Nothing should be left out: output all of the entries exactly.
--- Given entries ---
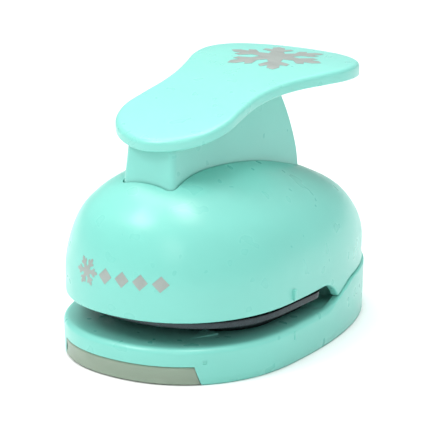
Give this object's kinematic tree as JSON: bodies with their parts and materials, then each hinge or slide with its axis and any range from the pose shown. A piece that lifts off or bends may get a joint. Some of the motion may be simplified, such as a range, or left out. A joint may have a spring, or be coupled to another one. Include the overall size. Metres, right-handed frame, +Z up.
{
  "type": "craft punch",
  "caption": "Lever paper punch with a snowflake die, oval housing, open paper mouth and swing-down chip tray.",
  "frame": {"origin": "middle of the footprint on the table: centre of the overall length and width, at the bottom of the base rim", "axes": "+Z up, +Y from the paper mouth towards the palm end, +X to the right when looking along +Y"},
  "size_m": [0.0672, 0.1052, 0.0745],
  "materials": {
    "mint_plastic": "satin-gloss injection-moulded ABS",
    "mint_lever_plastic": "satin-gloss injection-moulded ABS",
    "silver_print": "pad-printed silver ink",
    "bright_steel": "ground steel",
    "dark_steel": "oiled stamped steel",
    "zinc": "zinc plate",
    "spring_steel": "drawn wire",
    "white_acetal": "matte acetal",
    "smoked_clear_plastic": "translucent polypropylene"
  },
  "bodies": {
    "housing": {"base_shell": "mint_plastic", "dome_cover": "mint_plastic", "front_print_star": "silver_print", "front_print_dot_1": "silver_print", "front_print_dot_2": "silver_print", "front_print_dot_3": "silver_print", "front_print_dot_4": "silver_print", "pivot_pin": "bright_steel", "pivot_clip_left": "spring_steel", "pivot_clip_right": "spring_steel", "guide_plate": "dark_steel", "die_plate": "dark_steel", "frame_spacer_left": "zinc", "frame_spacer_right": "zinc", "frame_rivet_front_left": "zinc", "frame_rivet_front_right": "zinc", "frame_rivet_rear_left": "zinc", "frame_rivet_rear_right": "zinc", "guide_post_left": "bright_steel", "guide_post_right": "bright_steel", "return_spring_left": "spring_steel", "return_spring_right": "spring_steel", "housing_screw_front_left": "zinc", "housing_screw_front_right": "zinc", "housing_screw_rear_left": "zinc", "housing_screw_rear_right": "zinc", "tray_pin": "bright_steel"},
    "lever_arm": {"lever": "mint_lever_plastic", "lever_print": "silver_print"},
    "plunger": {"plunger_head": "white_acetal", "snowflake_punch": "bright_steel", "punch_screw_left": "zinc", "punch_screw_right": "zinc"},
    "tray": {"chip_tray": "smoked_clear_plastic"}
  },
  "joints": [
    {"name": "lever_pivot", "type": "hinge", "parent": "housing", "child": "lever_arm", "pos_m": [0, -0.0312, 0.0365], "axis": [-1, 0, 0], "range_deg": [0, 15]},
    {"name": "plunger_slide", "type": "slide", "parent": "housing", "child": "plunger", "axis": [0, 0, -1], "range_m": [0, 0.0042], "stiffness_N_per_m": 100, "springref_m": -0.004, "deforming": ["return_spring_left", "return_spring_right"]},
    {"name": "tray_hinge", "type": "hinge", "parent": "housing", "child": "tray", "pos_m": [0, 0.0145, 0.0039], "axis": [1, 0, 0], "range_deg": [0, 60]}
  ],
  "couplings": [
    {"joint": "plunger_slide", "follows": "lever_pivot", "m_per_rad": 0.0157}
  ]
}
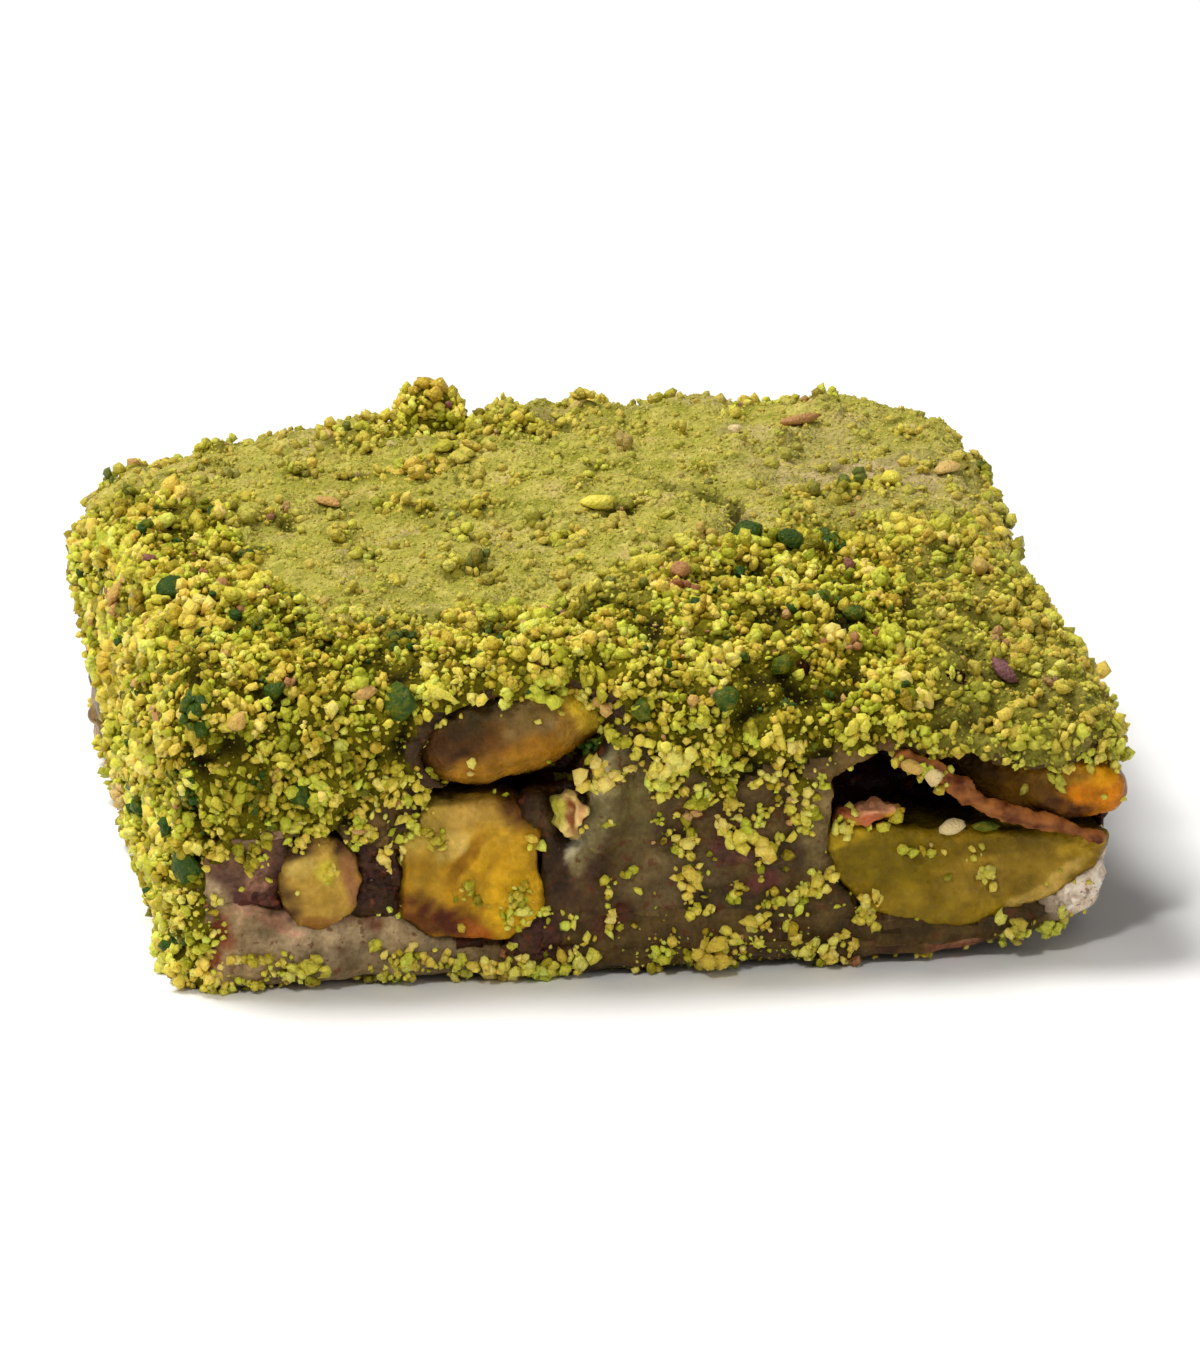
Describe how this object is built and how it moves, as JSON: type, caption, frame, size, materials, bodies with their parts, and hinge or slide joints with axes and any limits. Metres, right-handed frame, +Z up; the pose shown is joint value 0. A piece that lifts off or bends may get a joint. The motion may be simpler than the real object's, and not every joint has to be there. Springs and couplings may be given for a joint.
{
  "type": "turkish delight",
  "caption": "Square of starch jelly layered with cocoa paste, with pistachio kernels in it and a coat of ground pistachio.",
  "frame": {"origin": "middle of the flat underside", "axes": "+Z up, -Y towards the cut front side that shows the most kernels, -X towards the coated left side"},
  "size_m": [0.0438, 0.0406, 0.0172],
  "materials": {
    "ground_pistachio": "matte crumbly coat of ground pistachio, yellow-green",
    "starch_jelly": "translucent greyish starch jelly, soft gloss",
    "cocoa_paste": "dark crumbly cocoa paste",
    "pistachio_kernel": "cut pistachio kernel, yellow to olive, satin",
    "pistachio_skin": "thin dry reddish-brown pistachio skin"
  },
  "bodies": {
    "root": {"lokum_top": "ground_pistachio", "lokum_bottom": "starch_jelly", "cocoa_paste": "cocoa_paste", "pistachio_chip": "pistachio_kernel", "pistachio_round": "pistachio_kernel", "pistachio_upper": "pistachio_kernel", "pistachio_half": "pistachio_kernel", "pistachio_corner": "pistachio_kernel", "pistachio_fragment": "pistachio_kernel", "pistachio_shard": "pistachio_kernel", "pistachio_right": "pistachio_kernel", "pistachio_back": "pistachio_kernel", "pistachio_back_end": "pistachio_kernel", "pistachio_skin": "pistachio_skin"}
  },
  "joints": []
}
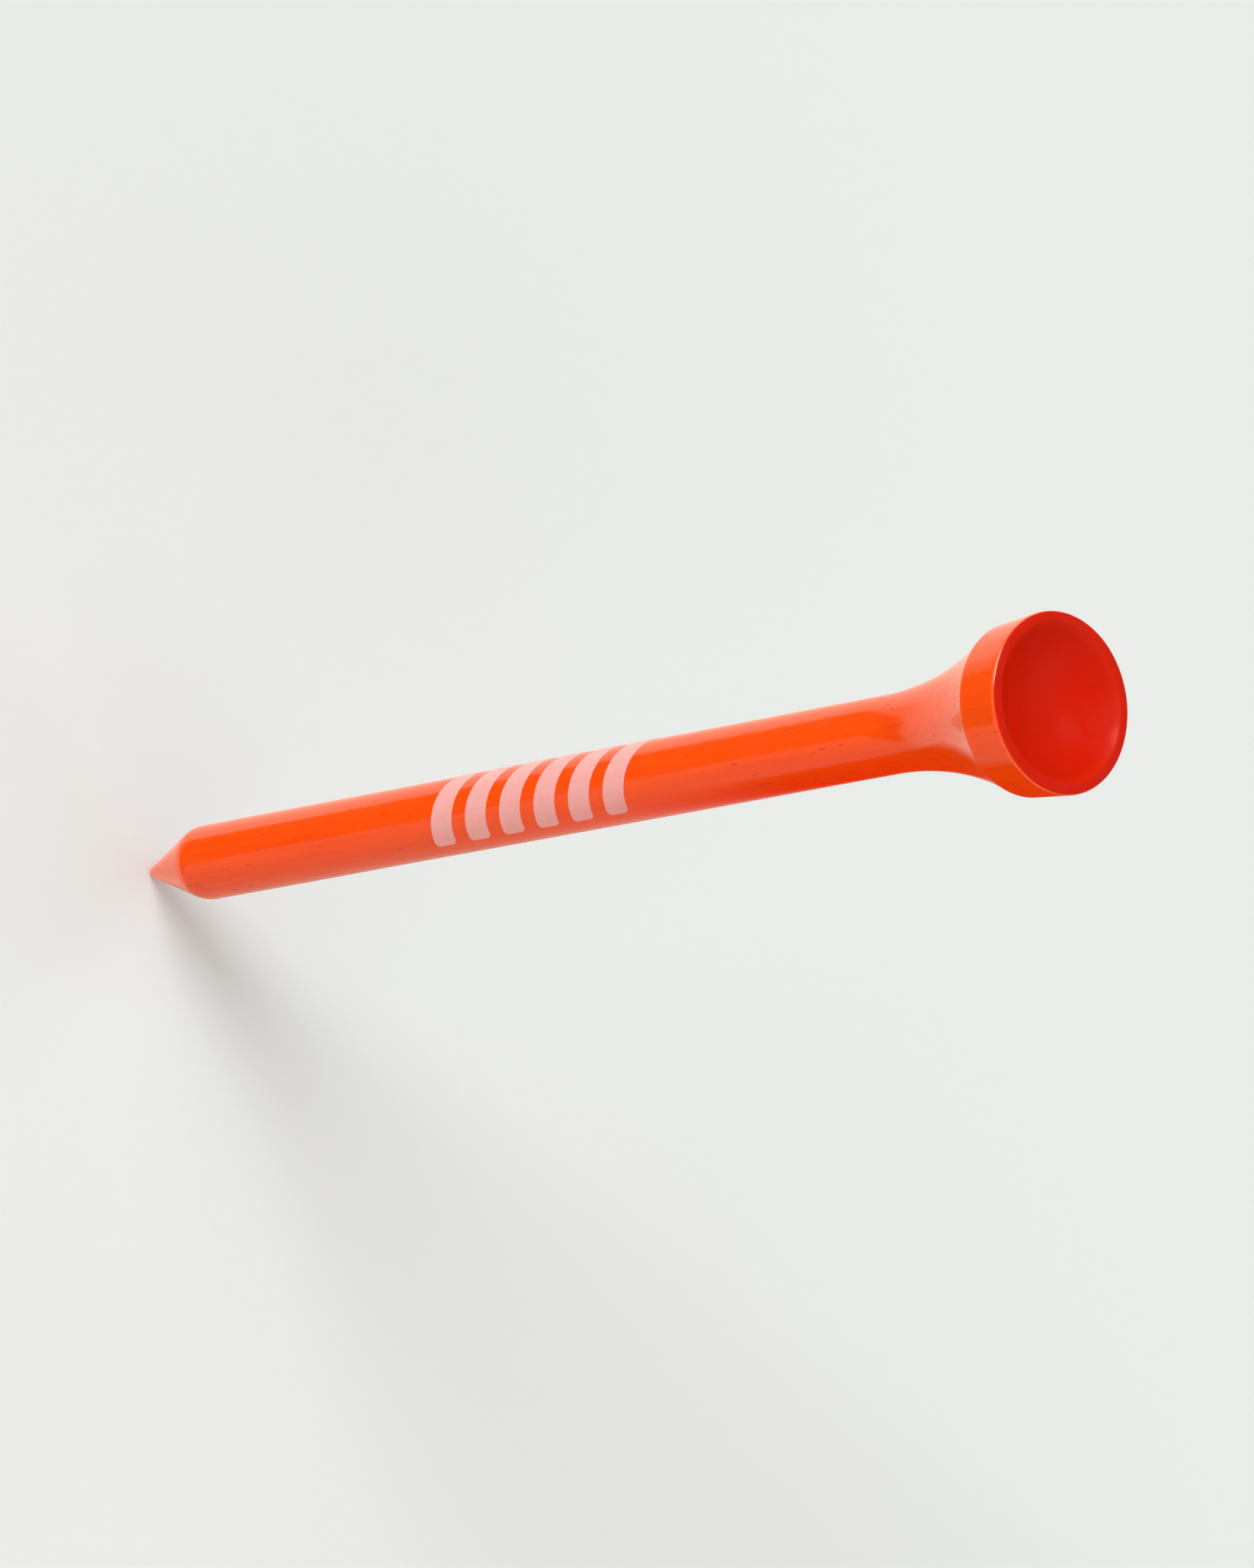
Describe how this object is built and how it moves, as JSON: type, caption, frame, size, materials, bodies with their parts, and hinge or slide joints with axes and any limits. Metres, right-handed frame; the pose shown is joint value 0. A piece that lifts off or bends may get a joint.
---
The response:
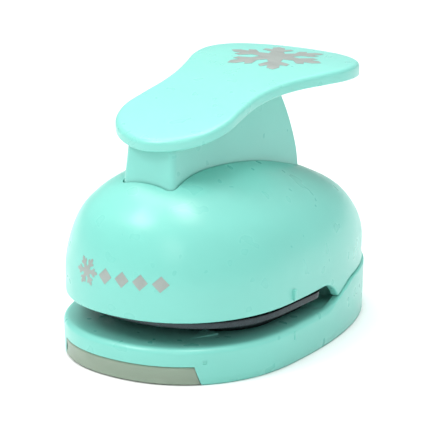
Give this object's kinematic tree as JSON: bodies with their parts and materials, then each hinge or slide with its axis and any range from the pose shown. A piece that lifts off or bends may get a joint. Some of the motion may be simplified, such as a range, or left out. A joint may have a spring, or be coupled to another one. Include the overall size. Metres, right-handed frame, +Z up.
{
  "type": "craft punch",
  "caption": "Lever paper punch with a snowflake die, oval housing, open paper mouth and swing-down chip tray.",
  "frame": {"origin": "middle of the footprint on the table: centre of the overall length and width, at the bottom of the base rim", "axes": "+Z up, +Y from the paper mouth towards the palm end, +X to the right when looking along +Y"},
  "size_m": [0.0672, 0.1052, 0.0745],
  "materials": {
    "mint_plastic": "satin-gloss injection-moulded ABS",
    "mint_lever_plastic": "satin-gloss injection-moulded ABS",
    "silver_print": "pad-printed silver ink",
    "bright_steel": "ground steel",
    "dark_steel": "oiled stamped steel",
    "zinc": "zinc plate",
    "spring_steel": "drawn wire",
    "white_acetal": "matte acetal",
    "smoked_clear_plastic": "translucent polypropylene"
  },
  "bodies": {
    "housing": {"base_shell": "mint_plastic", "dome_cover": "mint_plastic", "front_print_star": "silver_print", "front_print_dot_1": "silver_print", "front_print_dot_2": "silver_print", "front_print_dot_3": "silver_print", "front_print_dot_4": "silver_print", "pivot_pin": "bright_steel", "pivot_clip_left": "spring_steel", "pivot_clip_right": "spring_steel", "guide_plate": "dark_steel", "die_plate": "dark_steel", "frame_spacer_left": "zinc", "frame_spacer_right": "zinc", "frame_rivet_front_left": "zinc", "frame_rivet_front_right": "zinc", "frame_rivet_rear_left": "zinc", "frame_rivet_rear_right": "zinc", "guide_post_left": "bright_steel", "guide_post_right": "bright_steel", "return_spring_left": "spring_steel", "return_spring_right": "spring_steel", "housing_screw_front_left": "zinc", "housing_screw_front_right": "zinc", "housing_screw_rear_left": "zinc", "housing_screw_rear_right": "zinc", "tray_pin": "bright_steel"},
    "lever_arm": {"lever": "mint_lever_plastic", "lever_print": "silver_print"},
    "plunger": {"plunger_head": "white_acetal", "snowflake_punch": "bright_steel", "punch_screw_left": "zinc", "punch_screw_right": "zinc"},
    "tray": {"chip_tray": "smoked_clear_plastic"}
  },
  "joints": [
    {"name": "lever_pivot", "type": "hinge", "parent": "housing", "child": "lever_arm", "pos_m": [0, -0.0312, 0.0365], "axis": [-1, 0, 0], "range_deg": [0, 15]},
    {"name": "plunger_slide", "type": "slide", "parent": "housing", "child": "plunger", "axis": [0, 0, -1], "range_m": [0, 0.0042], "stiffness_N_per_m": 100, "springref_m": -0.004, "deforming": ["return_spring_left", "return_spring_right"]},
    {"name": "tray_hinge", "type": "hinge", "parent": "housing", "child": "tray", "pos_m": [0, 0.0145, 0.0039], "axis": [1, 0, 0], "range_deg": [0, 60]}
  ],
  "couplings": [
    {"joint": "plunger_slide", "follows": "lever_pivot", "m_per_rad": 0.0157}
  ]
}
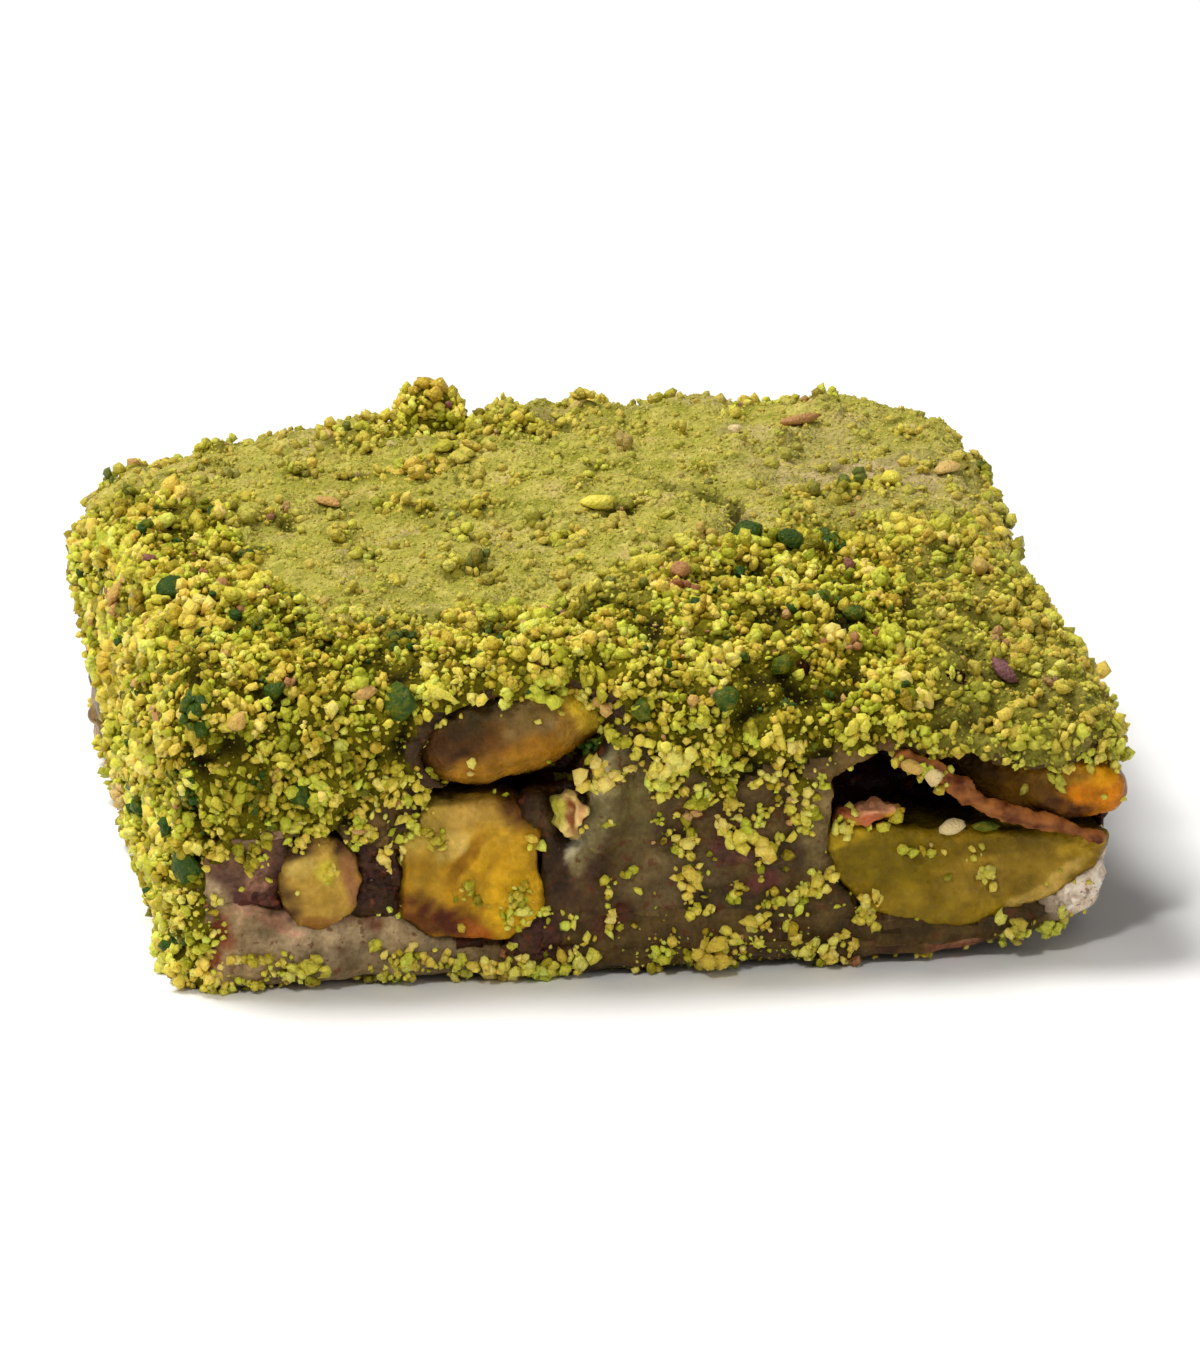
Describe how this object is built and how it moves, as JSON: type, caption, frame, size, materials, bodies with their parts, and hinge or slide joints with axes and any limits. Metres, right-handed frame, +Z up; the pose shown is joint value 0. A piece that lifts off or bends may get a joint. The motion may be simpler than the real object's, and not every joint has to be there. Springs and couplings may be given for a joint.
{
  "type": "turkish delight",
  "caption": "Square of starch jelly layered with cocoa paste, with pistachio kernels in it and a coat of ground pistachio.",
  "frame": {"origin": "middle of the flat underside", "axes": "+Z up, -Y towards the cut front side that shows the most kernels, -X towards the coated left side"},
  "size_m": [0.0438, 0.0406, 0.0172],
  "materials": {
    "ground_pistachio": "matte crumbly coat of ground pistachio, yellow-green",
    "starch_jelly": "translucent greyish starch jelly, soft gloss",
    "cocoa_paste": "dark crumbly cocoa paste",
    "pistachio_kernel": "cut pistachio kernel, yellow to olive, satin",
    "pistachio_skin": "thin dry reddish-brown pistachio skin"
  },
  "bodies": {
    "root": {"lokum_top": "ground_pistachio", "lokum_bottom": "starch_jelly", "cocoa_paste": "cocoa_paste", "pistachio_chip": "pistachio_kernel", "pistachio_round": "pistachio_kernel", "pistachio_upper": "pistachio_kernel", "pistachio_half": "pistachio_kernel", "pistachio_corner": "pistachio_kernel", "pistachio_fragment": "pistachio_kernel", "pistachio_shard": "pistachio_kernel", "pistachio_right": "pistachio_kernel", "pistachio_back": "pistachio_kernel", "pistachio_back_end": "pistachio_kernel", "pistachio_skin": "pistachio_skin"}
  },
  "joints": []
}
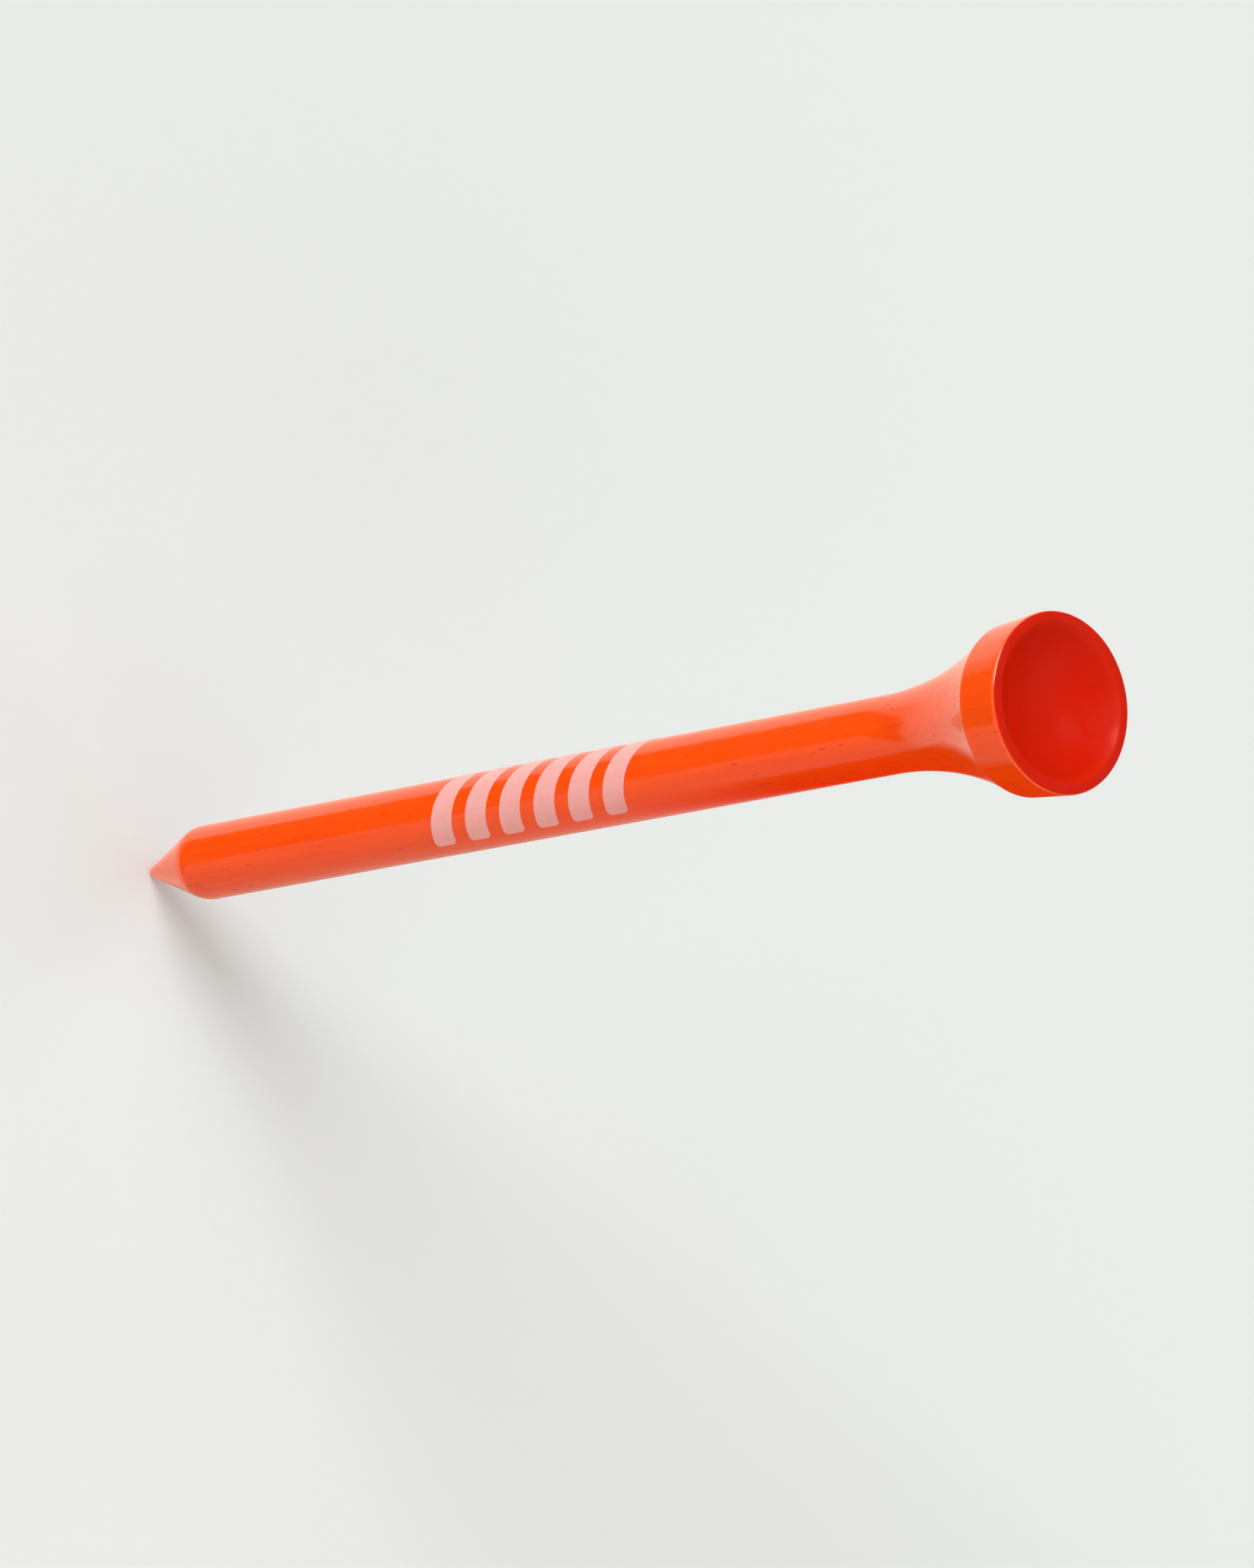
Describe how this object is built and how it moves, as JSON: type, caption, frame, size, materials, bodies with their parts, and hinge or slide joints with axes and any limits. Metres, right-handed frame; the pose shown is joint value 0. A piece that lifts off or bends may get a joint.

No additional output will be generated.